= THE TASK =
Pictures do not belong in your copy. Repeat all the other data exactly.

Records from a data collection:
§

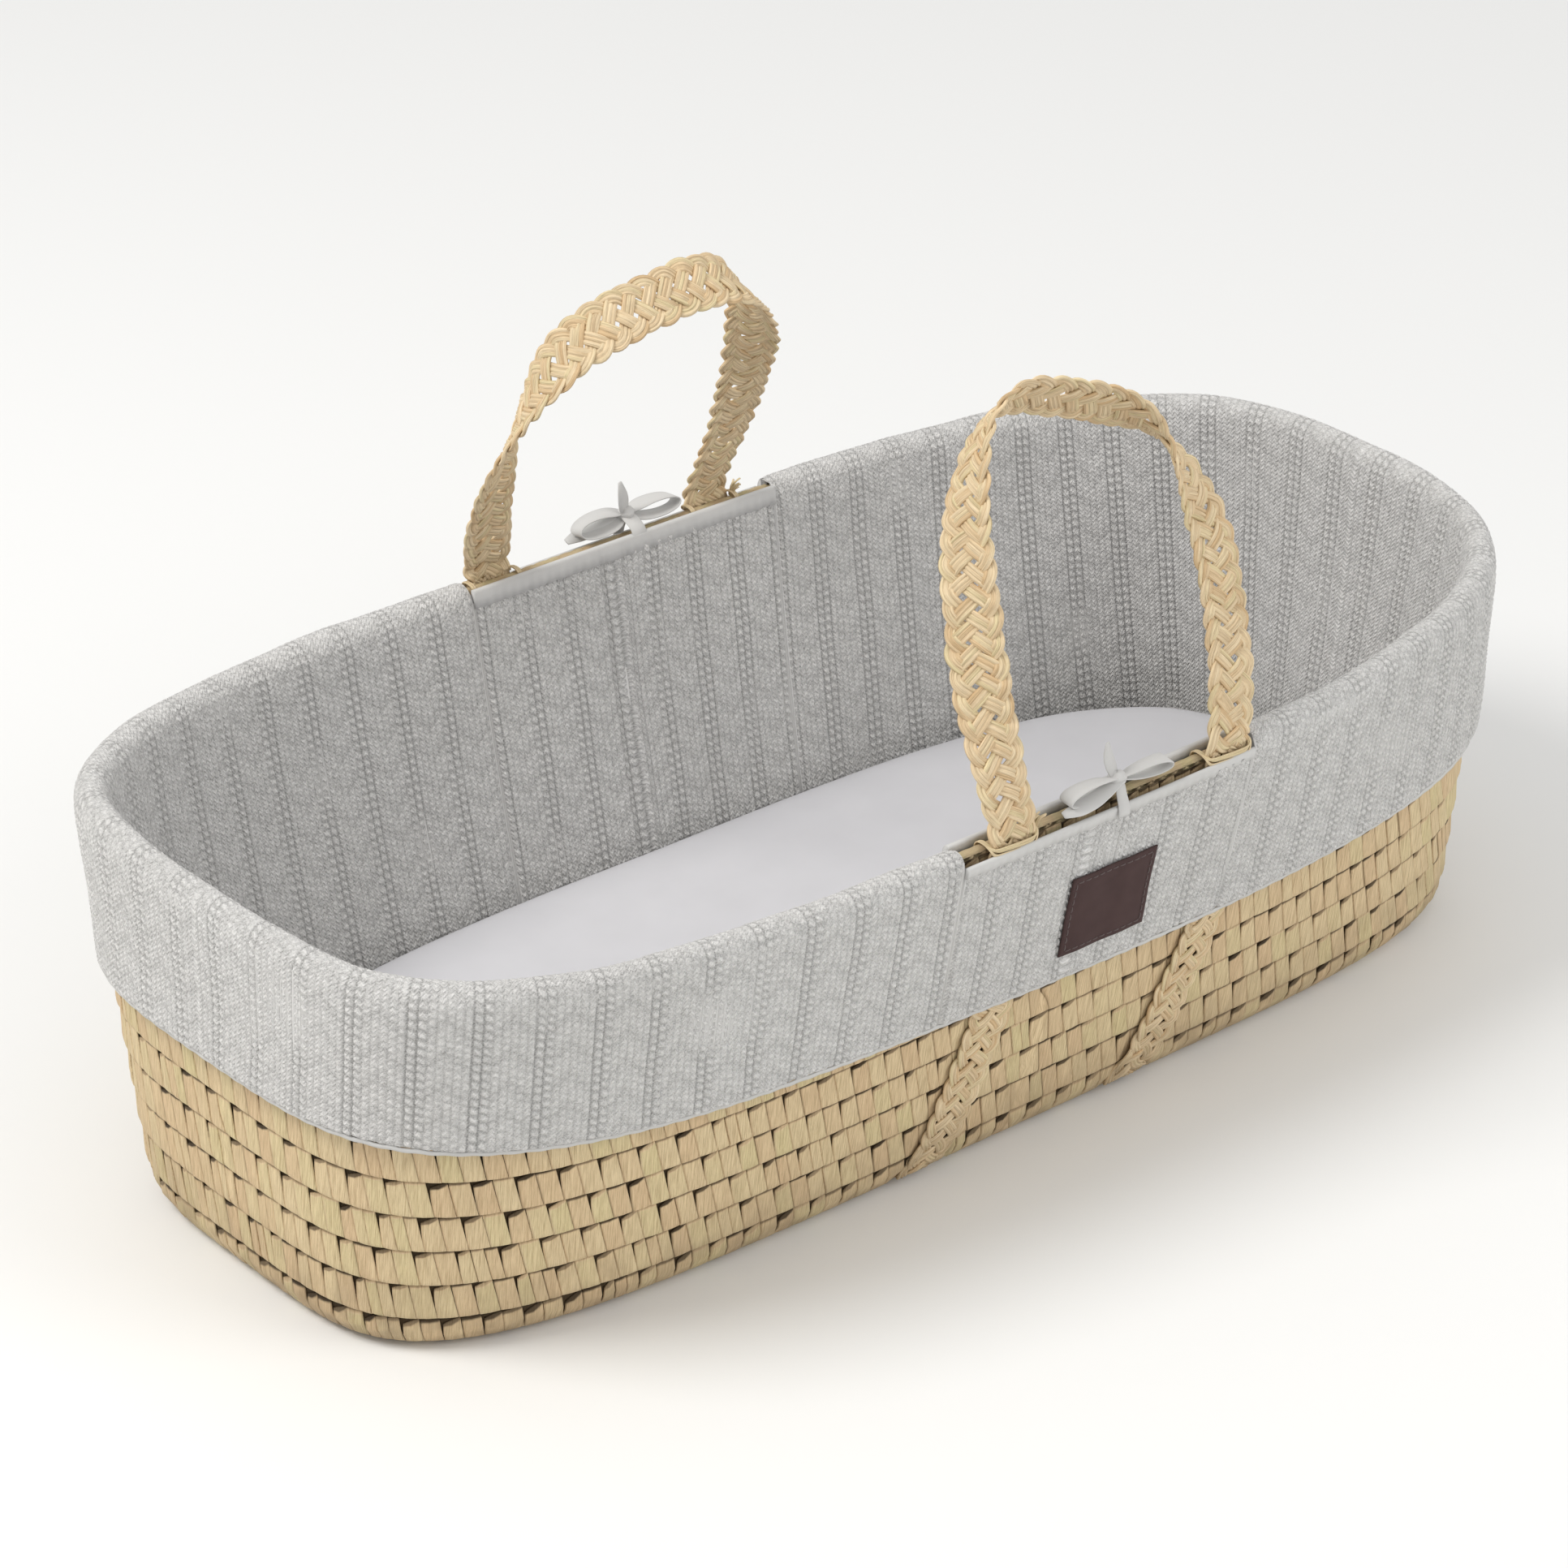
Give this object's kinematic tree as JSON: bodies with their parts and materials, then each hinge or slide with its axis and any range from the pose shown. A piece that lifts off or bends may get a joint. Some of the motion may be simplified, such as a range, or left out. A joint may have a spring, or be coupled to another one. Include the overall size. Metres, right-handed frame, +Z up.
{
  "type": "moses basket",
  "caption": "Woven palm baby basket with leaning plaited strap handles, a padded cable-knit cover tied with bows, and a fitted mattress.",
  "frame": {"origin": "middle of the flat underside, halfway along and across the rim outline", "axes": "+Z up, +X towards the head end, -Y towards the side with the label"},
  "size_m": [0.8358, 0.4108, 0.4365],
  "materials": {
    "palm_weave": "matt dried palm leaf, plaited flat, straw coloured with darker gaps",
    "palm_plait": "matt golden plaited palm strap",
    "cable_knit": "soft matt cable knit, pale warm grey",
    "cotton_trim": "smooth plain cotton, pale grey",
    "wadding": "soft white wadding",
    "label": "dark plum-brown matt patch, blank",
    "label_thread": "dark sewing thread",
    "foam": "cream foam",
    "ticking": "white quilted ticking",
    "sheet": "smooth jersey, very pale lavender grey"
  },
  "bodies": {
    "basket": {"base_panel": "palm_weave", "wall_course_01": "palm_weave", "wall_course_02": "palm_weave", "wall_course_03": "palm_weave", "wall_course_04": "palm_weave", "wall_course_05": "palm_weave", "wall_course_06": "palm_weave", "wall_course_07": "palm_weave", "wall_course_08": "palm_weave", "wall_course_09": "palm_weave", "wall_course_10": "palm_weave", "rim_binding": "palm_plait", "strap_foot": "palm_plait", "strap_head": "palm_plait", "lashing_near_foot": "palm_plait", "lashing_near_head": "palm_plait", "lashing_far_foot": "palm_plait", "lashing_far_head": "palm_plait", "cover_foot_panel": "cable_knit", "cover_head_panel": "cable_knit", "cover_near_skirt": "cable_knit", "cover_near_lining": "cable_knit", "cover_far_skirt": "cable_knit", "cover_far_lining": "cable_knit", "cover_floor": "cotton_trim", "binding_near_skirt": "cotton_trim", "binding_near_lining": "cotton_trim", "binding_far_skirt": "cotton_trim", "binding_far_lining": "cotton_trim", "hem_elastic": "cotton_trim", "padding_foot": "wadding", "padding_head": "wadding", "padding_near": "wadding", "padding_far": "wadding", "tie_near_skirt": "cotton_trim", "tie_near_lining": "cotton_trim", "tie_far_skirt": "cotton_trim", "tie_far_lining": "cotton_trim", "label_patch": "label", "label_stitches": "label_thread"},
    "handle_near": {"handle_near": "palm_plait"},
    "handle_far": {"handle_far": "palm_plait"},
    "mattress": {"mattress_core": "foam", "mattress_ticking": "ticking", "fitted_sheet": "sheet", "sheet_elastic": "cotton_trim"}
  },
  "joints": [
    {"name": "near_handle_hinge", "type": "hinge", "parent": "basket", "child": "handle_near", "pos_m": [0.023, -0.2007, 0.232], "axis": [-1, 0, 0], "range_deg": [-120, 38]},
    {"name": "far_handle_hinge", "type": "hinge", "parent": "basket", "child": "handle_far", "pos_m": [0.001, 0.2007, 0.232], "axis": [1, 0, 0], "range_deg": [-125, 33]},
    {"name": "mattress_lift", "type": "slide", "parent": "basket", "child": "mattress", "axis": [0, 0, 1], "range_m": [0, 0.18]}
  ]
}
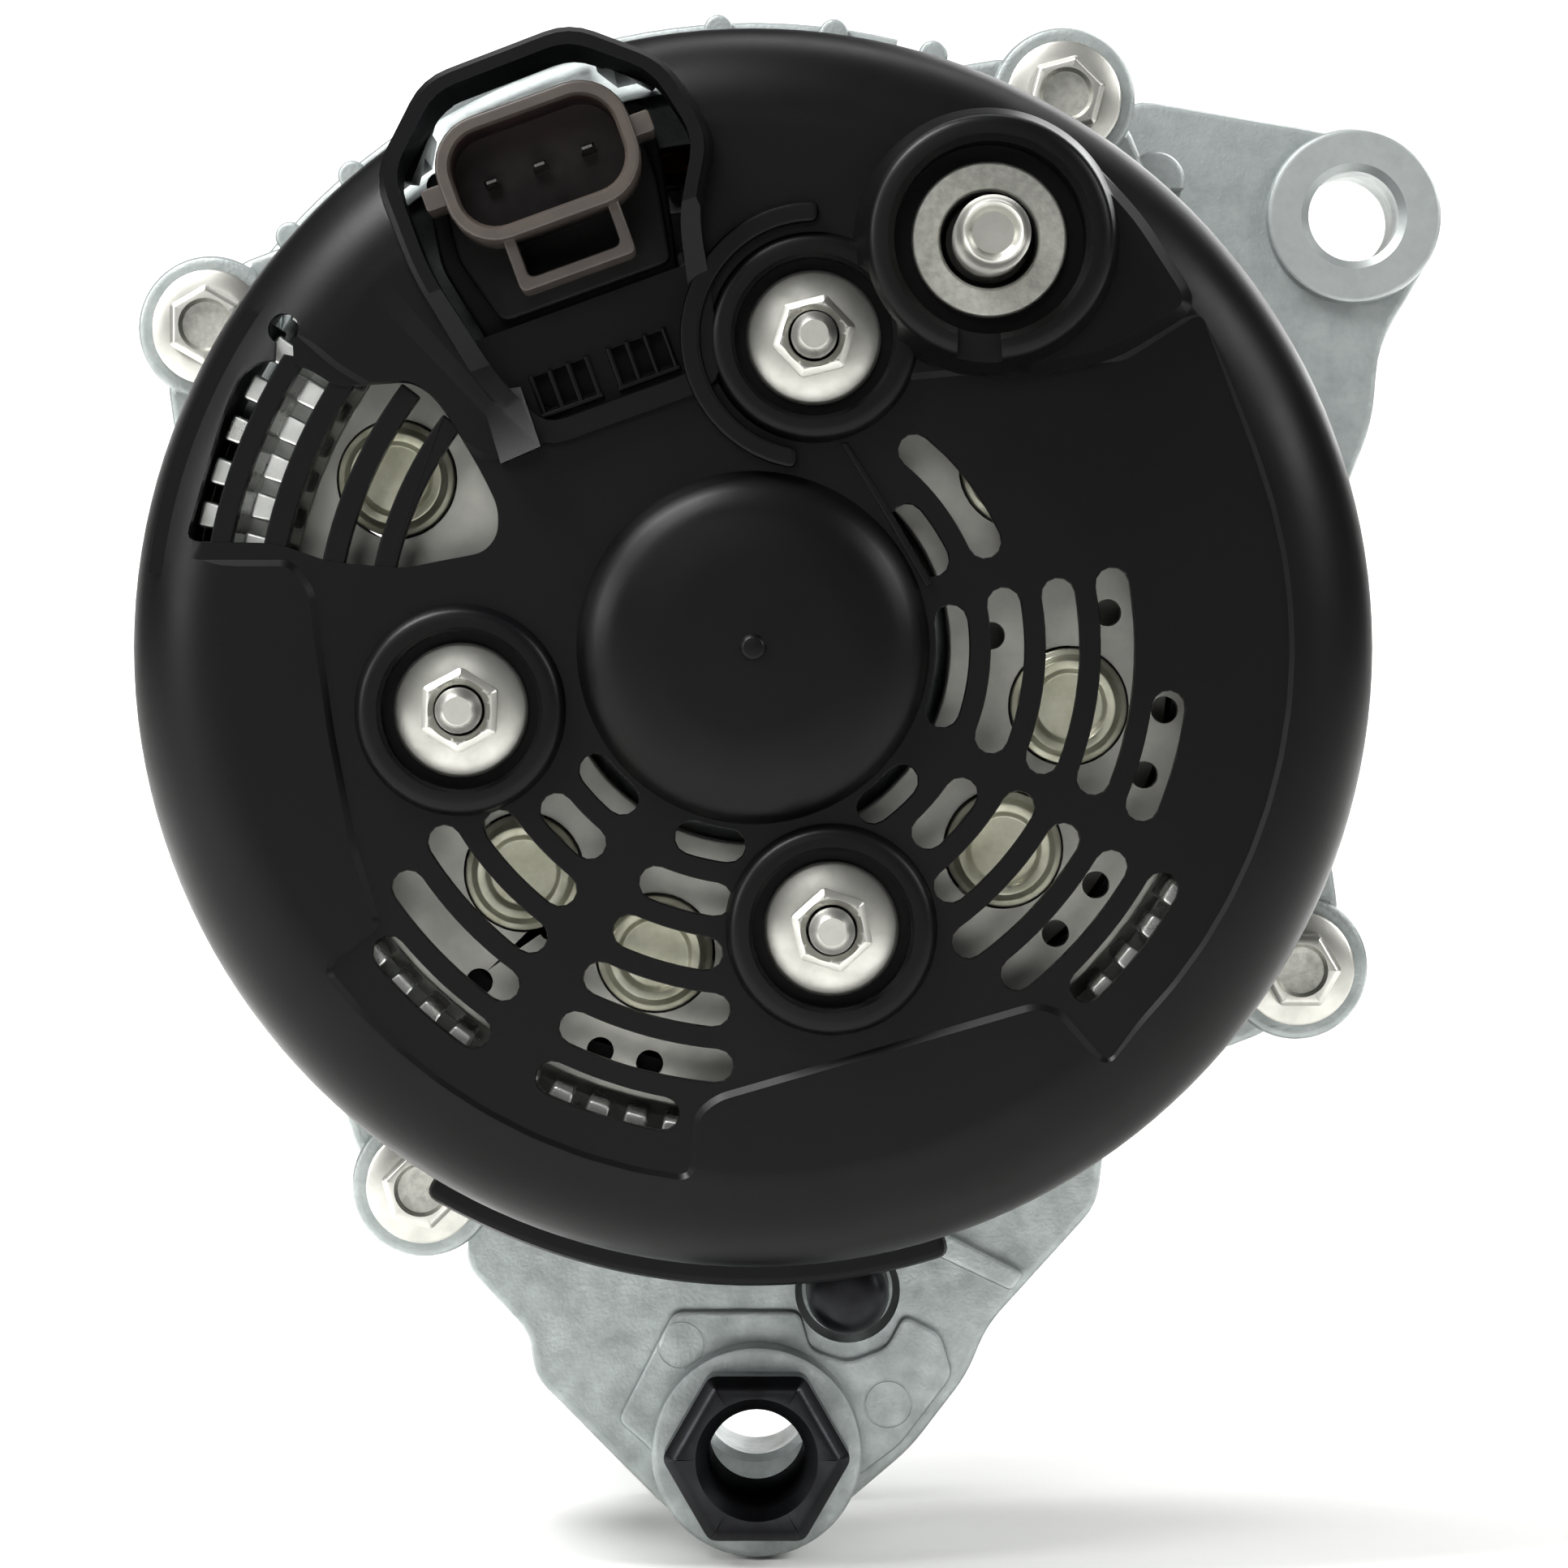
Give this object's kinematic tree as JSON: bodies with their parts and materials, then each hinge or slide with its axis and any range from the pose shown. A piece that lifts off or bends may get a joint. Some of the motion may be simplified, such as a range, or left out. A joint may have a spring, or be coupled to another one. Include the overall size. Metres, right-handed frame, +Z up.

§

= TASK ANSWER =
Give this object's kinematic tree as JSON: bodies with their parts and materials, then each hinge or slide with its axis and any range from the pose shown. A piece that lifts off or bends may get a joint. Some of the motion may be simplified, such as a range, or left out. A joint may have a spring, or be coupled to another one. Include the overall size. Metres, right-handed frame, +Z up.
{
  "type": "moses basket",
  "caption": "Woven palm baby basket with leaning plaited strap handles, a padded cable-knit cover tied with bows, and a fitted mattress.",
  "frame": {"origin": "middle of the flat underside, halfway along and across the rim outline", "axes": "+Z up, +X towards the head end, -Y towards the side with the label"},
  "size_m": [0.8358, 0.4108, 0.4365],
  "materials": {
    "palm_weave": "matt dried palm leaf, plaited flat, straw coloured with darker gaps",
    "palm_plait": "matt golden plaited palm strap",
    "cable_knit": "soft matt cable knit, pale warm grey",
    "cotton_trim": "smooth plain cotton, pale grey",
    "wadding": "soft white wadding",
    "label": "dark plum-brown matt patch, blank",
    "label_thread": "dark sewing thread",
    "foam": "cream foam",
    "ticking": "white quilted ticking",
    "sheet": "smooth jersey, very pale lavender grey"
  },
  "bodies": {
    "basket": {"base_panel": "palm_weave", "wall_course_01": "palm_weave", "wall_course_02": "palm_weave", "wall_course_03": "palm_weave", "wall_course_04": "palm_weave", "wall_course_05": "palm_weave", "wall_course_06": "palm_weave", "wall_course_07": "palm_weave", "wall_course_08": "palm_weave", "wall_course_09": "palm_weave", "wall_course_10": "palm_weave", "rim_binding": "palm_plait", "strap_foot": "palm_plait", "strap_head": "palm_plait", "lashing_near_foot": "palm_plait", "lashing_near_head": "palm_plait", "lashing_far_foot": "palm_plait", "lashing_far_head": "palm_plait", "cover_foot_panel": "cable_knit", "cover_head_panel": "cable_knit", "cover_near_skirt": "cable_knit", "cover_near_lining": "cable_knit", "cover_far_skirt": "cable_knit", "cover_far_lining": "cable_knit", "cover_floor": "cotton_trim", "binding_near_skirt": "cotton_trim", "binding_near_lining": "cotton_trim", "binding_far_skirt": "cotton_trim", "binding_far_lining": "cotton_trim", "hem_elastic": "cotton_trim", "padding_foot": "wadding", "padding_head": "wadding", "padding_near": "wadding", "padding_far": "wadding", "tie_near_skirt": "cotton_trim", "tie_near_lining": "cotton_trim", "tie_far_skirt": "cotton_trim", "tie_far_lining": "cotton_trim", "label_patch": "label", "label_stitches": "label_thread"},
    "handle_near": {"handle_near": "palm_plait"},
    "handle_far": {"handle_far": "palm_plait"},
    "mattress": {"mattress_core": "foam", "mattress_ticking": "ticking", "fitted_sheet": "sheet", "sheet_elastic": "cotton_trim"}
  },
  "joints": [
    {"name": "near_handle_hinge", "type": "hinge", "parent": "basket", "child": "handle_near", "pos_m": [0.023, -0.2007, 0.232], "axis": [-1, 0, 0], "range_deg": [-120, 38]},
    {"name": "far_handle_hinge", "type": "hinge", "parent": "basket", "child": "handle_far", "pos_m": [0.001, 0.2007, 0.232], "axis": [1, 0, 0], "range_deg": [-125, 33]},
    {"name": "mattress_lift", "type": "slide", "parent": "basket", "child": "mattress", "axis": [0, 0, 1], "range_m": [0, 0.18]}
  ]
}
Give this object's kinematic tree as JSON: bodies with their parts and materials, then each hinge or slide with its axis and any range from the pose shown. A piece that lifts off or bends may get a joint. Some of the motion may be simplified, such as a range, or left out. A joint may have a spring, or be coupled to another one. Include the overall size. Metres, right-handed frame, +Z up.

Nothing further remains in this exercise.